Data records
--

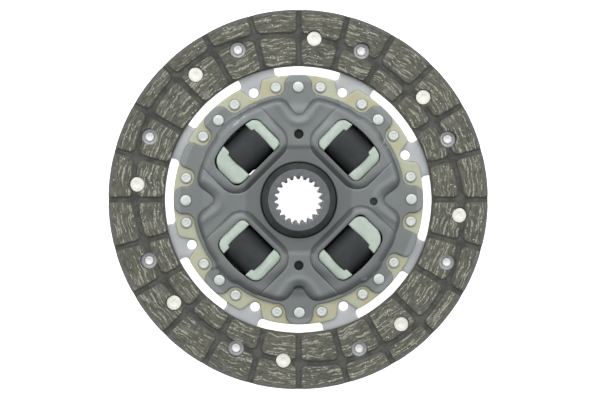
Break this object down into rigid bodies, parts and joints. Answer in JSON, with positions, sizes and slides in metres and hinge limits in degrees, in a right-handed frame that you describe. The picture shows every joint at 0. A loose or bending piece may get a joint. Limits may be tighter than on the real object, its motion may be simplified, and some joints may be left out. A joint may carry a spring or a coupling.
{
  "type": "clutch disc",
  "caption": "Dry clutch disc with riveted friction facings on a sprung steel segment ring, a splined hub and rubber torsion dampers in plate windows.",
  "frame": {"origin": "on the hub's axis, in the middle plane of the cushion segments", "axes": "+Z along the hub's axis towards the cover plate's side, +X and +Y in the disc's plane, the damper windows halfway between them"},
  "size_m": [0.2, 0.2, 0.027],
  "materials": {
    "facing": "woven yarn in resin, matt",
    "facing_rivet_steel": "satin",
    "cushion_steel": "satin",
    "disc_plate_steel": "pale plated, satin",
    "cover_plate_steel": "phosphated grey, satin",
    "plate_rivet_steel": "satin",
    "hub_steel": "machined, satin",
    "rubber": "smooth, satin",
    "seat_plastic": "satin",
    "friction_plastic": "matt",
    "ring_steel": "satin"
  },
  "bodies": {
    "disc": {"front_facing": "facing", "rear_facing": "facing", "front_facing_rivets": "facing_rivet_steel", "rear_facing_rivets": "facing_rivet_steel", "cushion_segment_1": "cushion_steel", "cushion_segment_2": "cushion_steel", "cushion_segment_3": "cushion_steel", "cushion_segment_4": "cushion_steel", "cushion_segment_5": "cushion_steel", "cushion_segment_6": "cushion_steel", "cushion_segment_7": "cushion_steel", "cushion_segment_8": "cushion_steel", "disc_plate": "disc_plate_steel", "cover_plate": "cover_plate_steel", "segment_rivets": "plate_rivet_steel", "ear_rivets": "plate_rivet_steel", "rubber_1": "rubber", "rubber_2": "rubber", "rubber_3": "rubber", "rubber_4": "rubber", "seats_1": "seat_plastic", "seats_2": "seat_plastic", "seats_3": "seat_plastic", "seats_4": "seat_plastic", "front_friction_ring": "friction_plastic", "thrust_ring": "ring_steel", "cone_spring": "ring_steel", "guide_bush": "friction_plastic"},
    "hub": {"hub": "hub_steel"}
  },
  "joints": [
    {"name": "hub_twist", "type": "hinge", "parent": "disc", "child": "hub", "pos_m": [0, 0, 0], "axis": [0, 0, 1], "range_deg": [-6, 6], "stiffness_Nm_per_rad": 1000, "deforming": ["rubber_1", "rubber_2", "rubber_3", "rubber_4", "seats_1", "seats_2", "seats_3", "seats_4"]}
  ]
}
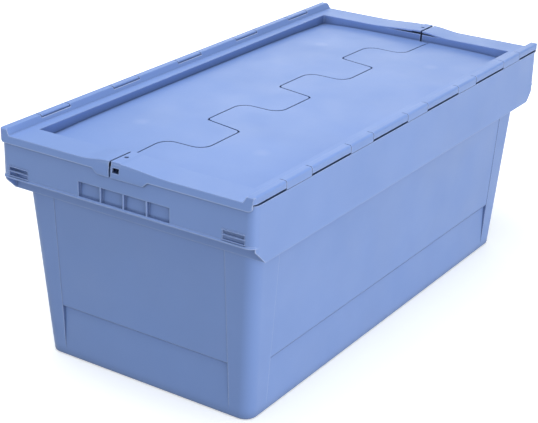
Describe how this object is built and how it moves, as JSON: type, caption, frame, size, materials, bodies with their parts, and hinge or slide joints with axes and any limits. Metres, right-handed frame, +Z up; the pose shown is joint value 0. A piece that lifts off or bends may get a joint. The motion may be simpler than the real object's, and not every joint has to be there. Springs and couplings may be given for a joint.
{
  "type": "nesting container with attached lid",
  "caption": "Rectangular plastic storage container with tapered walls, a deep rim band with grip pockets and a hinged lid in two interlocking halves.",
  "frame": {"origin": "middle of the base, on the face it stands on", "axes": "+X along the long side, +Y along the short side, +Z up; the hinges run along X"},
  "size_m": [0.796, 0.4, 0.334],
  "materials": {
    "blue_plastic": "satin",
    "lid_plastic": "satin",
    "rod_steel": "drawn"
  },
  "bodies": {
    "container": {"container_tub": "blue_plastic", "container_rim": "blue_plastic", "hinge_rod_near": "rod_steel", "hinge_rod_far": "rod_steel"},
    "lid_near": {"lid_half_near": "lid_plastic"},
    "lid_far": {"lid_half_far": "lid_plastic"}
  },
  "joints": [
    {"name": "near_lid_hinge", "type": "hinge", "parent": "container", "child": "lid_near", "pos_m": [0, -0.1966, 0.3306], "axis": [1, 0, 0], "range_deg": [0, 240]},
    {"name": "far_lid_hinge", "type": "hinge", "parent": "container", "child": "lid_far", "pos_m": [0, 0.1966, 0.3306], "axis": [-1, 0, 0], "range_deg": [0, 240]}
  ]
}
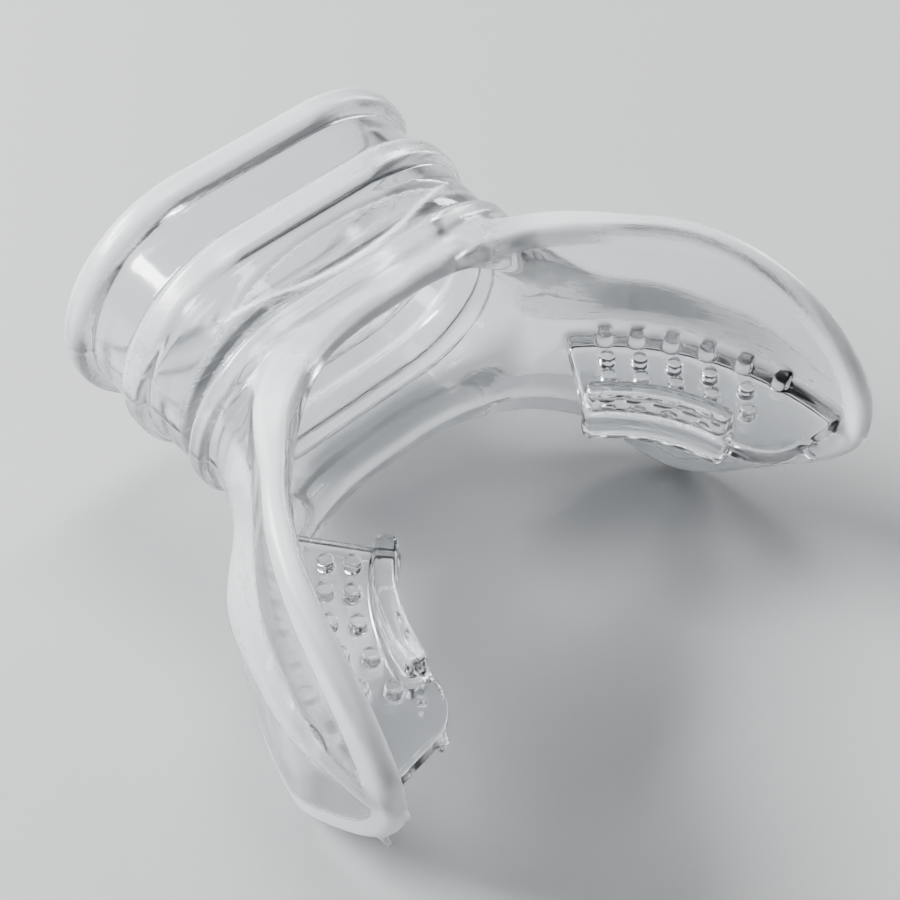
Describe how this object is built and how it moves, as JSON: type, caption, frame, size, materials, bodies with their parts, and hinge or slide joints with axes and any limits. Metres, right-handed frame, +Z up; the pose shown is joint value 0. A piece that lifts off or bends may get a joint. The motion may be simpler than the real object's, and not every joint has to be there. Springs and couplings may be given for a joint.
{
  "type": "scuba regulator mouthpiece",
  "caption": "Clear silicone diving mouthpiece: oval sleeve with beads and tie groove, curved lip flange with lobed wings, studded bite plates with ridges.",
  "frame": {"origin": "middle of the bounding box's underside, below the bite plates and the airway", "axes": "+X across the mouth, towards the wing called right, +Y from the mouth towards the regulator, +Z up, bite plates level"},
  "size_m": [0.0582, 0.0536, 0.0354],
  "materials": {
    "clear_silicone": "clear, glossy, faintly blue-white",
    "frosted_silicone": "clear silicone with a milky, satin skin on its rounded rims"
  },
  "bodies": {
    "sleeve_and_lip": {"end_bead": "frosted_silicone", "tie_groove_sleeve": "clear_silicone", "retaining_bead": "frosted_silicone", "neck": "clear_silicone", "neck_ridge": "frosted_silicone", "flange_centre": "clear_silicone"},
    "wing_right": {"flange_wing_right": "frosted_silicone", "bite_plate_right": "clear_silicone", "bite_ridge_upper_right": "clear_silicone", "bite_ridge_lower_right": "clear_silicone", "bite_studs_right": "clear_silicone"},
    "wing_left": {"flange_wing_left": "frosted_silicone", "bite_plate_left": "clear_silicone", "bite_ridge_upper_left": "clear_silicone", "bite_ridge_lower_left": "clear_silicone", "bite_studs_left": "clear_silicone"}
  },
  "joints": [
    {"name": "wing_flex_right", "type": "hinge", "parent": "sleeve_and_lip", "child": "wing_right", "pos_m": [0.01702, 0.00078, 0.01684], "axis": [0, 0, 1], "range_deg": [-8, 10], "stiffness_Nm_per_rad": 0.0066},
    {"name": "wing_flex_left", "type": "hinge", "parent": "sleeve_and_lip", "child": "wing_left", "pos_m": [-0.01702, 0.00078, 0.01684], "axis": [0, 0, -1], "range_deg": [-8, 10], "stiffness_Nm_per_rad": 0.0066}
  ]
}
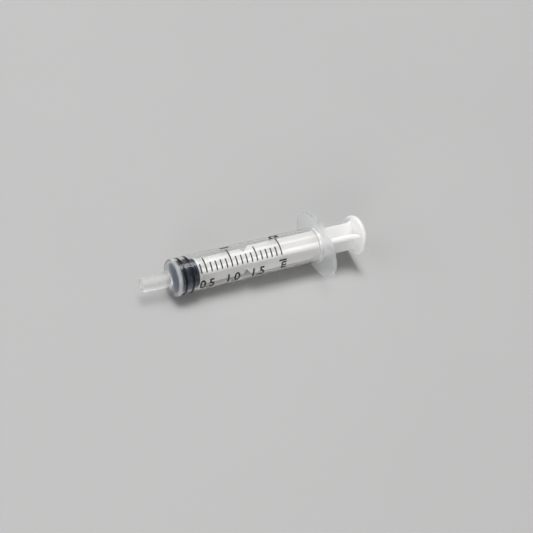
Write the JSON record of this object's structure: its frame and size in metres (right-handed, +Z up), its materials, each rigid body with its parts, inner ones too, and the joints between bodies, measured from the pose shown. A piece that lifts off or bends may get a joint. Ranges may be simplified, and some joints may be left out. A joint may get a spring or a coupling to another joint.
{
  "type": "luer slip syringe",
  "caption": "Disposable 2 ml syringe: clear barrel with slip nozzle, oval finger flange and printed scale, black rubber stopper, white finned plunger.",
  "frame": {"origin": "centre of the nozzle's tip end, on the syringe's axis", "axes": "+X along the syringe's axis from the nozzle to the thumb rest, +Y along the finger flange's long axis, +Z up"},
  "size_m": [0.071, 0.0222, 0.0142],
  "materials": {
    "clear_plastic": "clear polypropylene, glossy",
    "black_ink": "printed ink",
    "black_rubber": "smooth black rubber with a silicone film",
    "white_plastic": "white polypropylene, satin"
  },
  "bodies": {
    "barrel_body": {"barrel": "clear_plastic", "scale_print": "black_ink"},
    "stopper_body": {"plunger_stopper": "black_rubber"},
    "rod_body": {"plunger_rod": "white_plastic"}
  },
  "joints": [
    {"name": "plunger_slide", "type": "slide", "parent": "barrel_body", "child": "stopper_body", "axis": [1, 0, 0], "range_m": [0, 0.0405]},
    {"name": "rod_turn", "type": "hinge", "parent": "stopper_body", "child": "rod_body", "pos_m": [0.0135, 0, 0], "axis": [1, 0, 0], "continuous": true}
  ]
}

--

### INSTRUCTIONS FOR THE TASK
Report the number of lines above containing the word "JSON", with no other text.

### ANSWER TO THE PROBLEM
4